Nvidia and IREN announced a deal to deploy up to 5GW of next-generation AI infrastructure, including a 5-year option for Nvidia to buy up to 30 million IREN shares at $70 and $3.4B of managed GPU cloud services over five years. IREN also agreed to acquire Spain-based data center developer Ingenostrum, adding 490MW of grid-connected power and bringing its total power portfolio to 5GW. Shares initially jumped above $72 after hours before fading on a Q1 net loss of $247.8M; Bernstein set a $100 target on IREN.

Analysis

This is less a simple commercial win for IREN than a validation event for the entire “power-to-compute” stack. The market is starting to re-rate scarce grid-connected megawatts as a quasi-strategic asset class, which should widen the valuation gap between operators with real power access and everyone else chasing GPU demand through leased capacity.

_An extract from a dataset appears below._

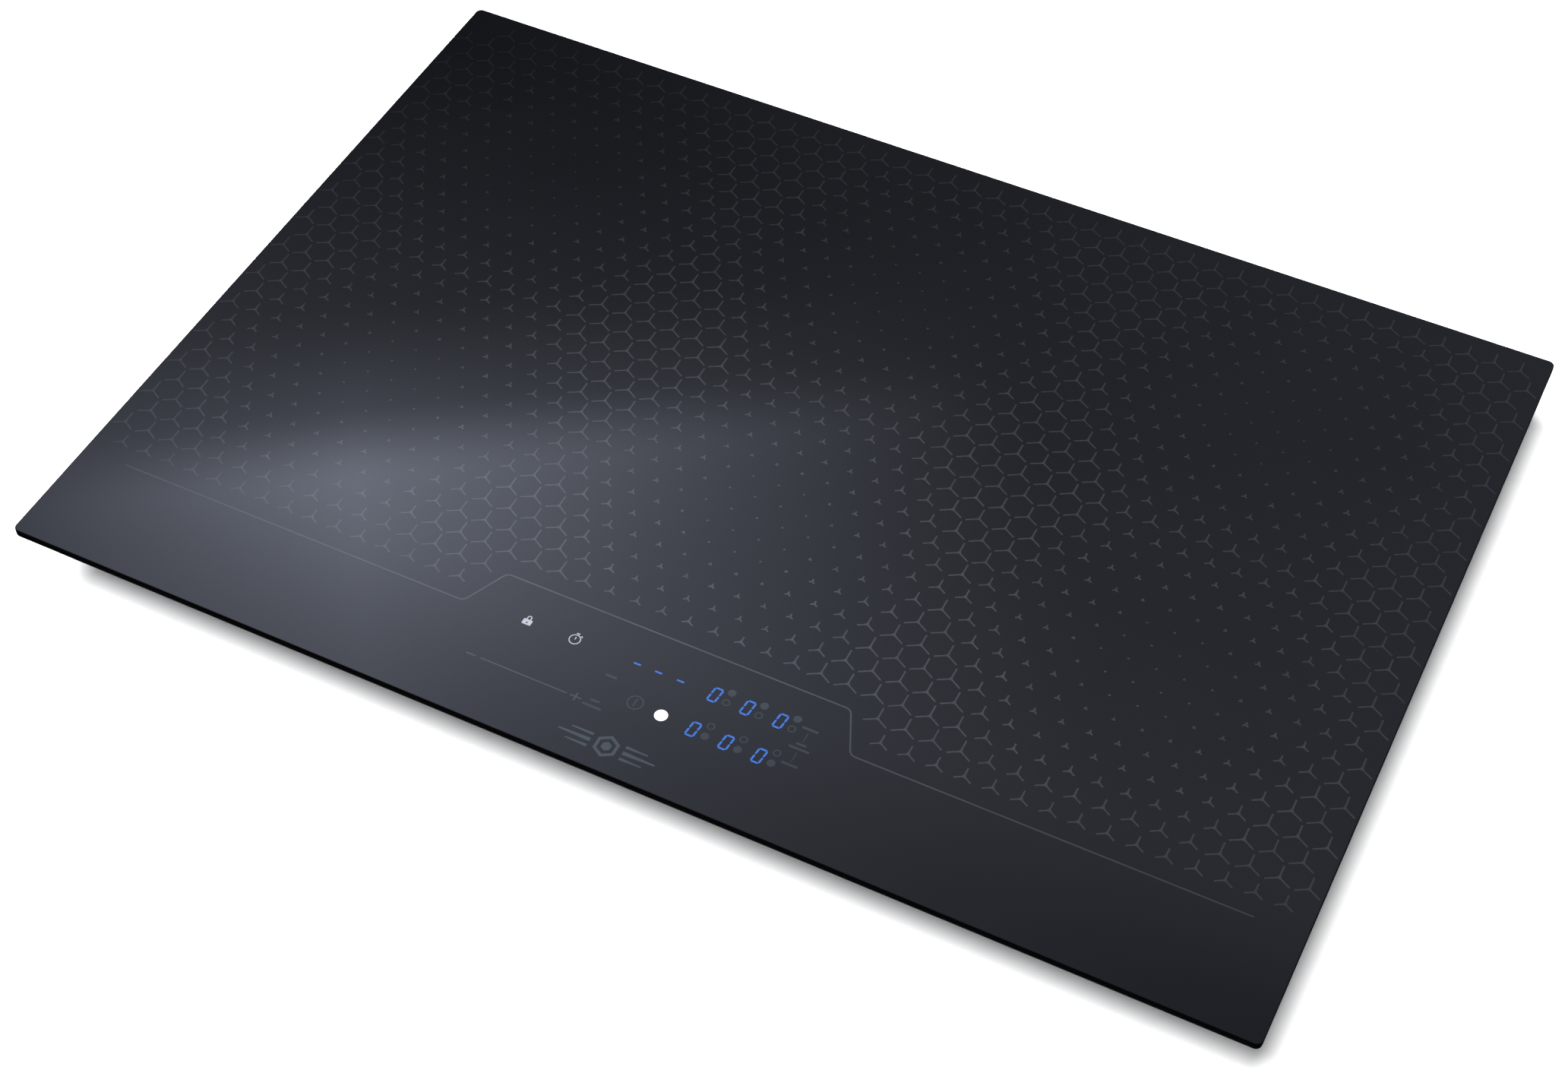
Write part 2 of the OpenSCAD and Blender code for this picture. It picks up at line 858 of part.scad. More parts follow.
coil_winding(-1, rear_row_y);  // coil_winding_rear_left
coil_winding(0, rear_row_y);  // coil_winding_rear_centre
coil_winding(1, rear_row_y);  // coil_winding_rear_right
ferrite_bars();
coil_insulation();
temperature_sensors();
mirror([1, 0, 0]) power_board();  // power_board_left
power_board();  // power_board_right
mirror([1, 0, 0]) heatsink();  // heatsink_left
heatsink();  // heatsink_right
power_transistors();
film_capacitors();
filter_chokes();
filter_board();
mirror([1, 0, 0]) fan_housing();  // fan_housing_left
fan_housing();  // fan_housing_right
mirror([1, 0, 0]) fan_impeller();  // fan_impeller_left
fan_impeller();  // fan_impeller_right
mirror([1, 0, 0]) fan_motor();  // fan_motor_left
fan_motor();  // fan_motor_right
control_carrier();
control_board();
display_modules();
touch_springs();
ribbon_cable();
terminal_block();
terminal_cover();
conduit_connector();
conduit_locknut();
wiring();
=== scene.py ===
"""An electric induction cooktop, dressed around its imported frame."""

import json
import math

import bmesh
import bpy
from mathutils import Matrix, Vector


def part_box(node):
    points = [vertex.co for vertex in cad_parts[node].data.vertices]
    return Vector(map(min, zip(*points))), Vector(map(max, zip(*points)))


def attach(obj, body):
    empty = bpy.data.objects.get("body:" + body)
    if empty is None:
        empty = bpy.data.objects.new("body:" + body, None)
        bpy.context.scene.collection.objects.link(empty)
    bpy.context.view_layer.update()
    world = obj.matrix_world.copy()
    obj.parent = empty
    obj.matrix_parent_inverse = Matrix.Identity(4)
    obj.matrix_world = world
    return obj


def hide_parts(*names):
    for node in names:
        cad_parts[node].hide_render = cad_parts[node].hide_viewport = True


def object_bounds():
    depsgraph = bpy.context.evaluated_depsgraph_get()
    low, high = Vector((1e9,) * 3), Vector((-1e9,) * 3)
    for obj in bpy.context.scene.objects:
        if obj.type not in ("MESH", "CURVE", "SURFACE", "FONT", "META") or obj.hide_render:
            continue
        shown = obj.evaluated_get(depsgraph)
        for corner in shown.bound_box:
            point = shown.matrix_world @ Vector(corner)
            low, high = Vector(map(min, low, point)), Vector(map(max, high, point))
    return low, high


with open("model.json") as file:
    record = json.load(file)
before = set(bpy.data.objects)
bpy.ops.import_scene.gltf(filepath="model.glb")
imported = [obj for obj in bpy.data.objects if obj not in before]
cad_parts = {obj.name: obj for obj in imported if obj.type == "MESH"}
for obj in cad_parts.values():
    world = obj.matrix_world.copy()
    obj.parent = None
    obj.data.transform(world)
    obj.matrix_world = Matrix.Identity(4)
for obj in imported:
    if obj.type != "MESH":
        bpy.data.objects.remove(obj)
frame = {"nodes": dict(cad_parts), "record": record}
cad_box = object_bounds()
nodes = frame["nodes"]
record = frame["record"]

MM = 0.001
glass_low, glass_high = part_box("glass_top")
GLASS_Z = glass_high.z
GLASS_WIDTH = glass_high.x - glass_low.x
FLOOR_Z = cad_box[0].z

# The camera: where it looks from, its place from the middle of the glass, and its lens
CAMERA_AZIMUTH = 25.755
CAMERA_ELEVATION = 49.317
CAMERA_ROLL = 0.621
CAMERA_PLACE = Vector((0.47897, -1.02318, 1.22813))
CAMERA_LENS = 62.805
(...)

The embedded NVIDIA share option also creates an important signaling loop: it effectively aligns a system vendor with IREN’s execution, raising the probability that IREN becomes a reference architecture for similar mega-campus deals. The second-order winner is likely to be upstream infrastructure vendors with long-dated order books—switchgear, transformers, liquid cooling, and high-voltage interconnect providers—because 5GW scale implies procurement bottlenecks that extend well beyond chips. The likely loser set is smaller colo and crypto-infrastructure names without balance-sheet flexibility or utility-grade power pipelines; they may see financing costs rise as capital shifts toward platforms with demonstrated hyperscale demand. For NVIDIA, the direct economics are modest relative to the core business, but the strategic benefit is larger: it locks in demand for the full-stack ecosystem and reinforces scarcity pricing for its preferred deployment standards. The key risk is execution latency, not demand. A multi-year buildout means the equity can front-run cash flow by many quarters, but any permitting delays, interconnection slippage, or power-price resets could compress the premium fast. IREN’s earnings miss suggests the market should not anchor on headline capacity alone; if funding needs rise before utilization ramps, the stock could de-rate sharply despite bullish narrative momentum. The contrarian take is that the move may be over-owned as a pure AI-call option and underpriced as an industrial-capex story. If investors are paying for a straight-line hyperscale conversion, they may be ignoring the dilution, leverage, and timing risk embedded in turning power assets into recurring GPU revenue. In that sense, the cleanest expression may be long the enablers and NVIDIA ecosystem, while treating IREN as a volatility asset rather than a core compounder until more of the pipeline is contracted and financed.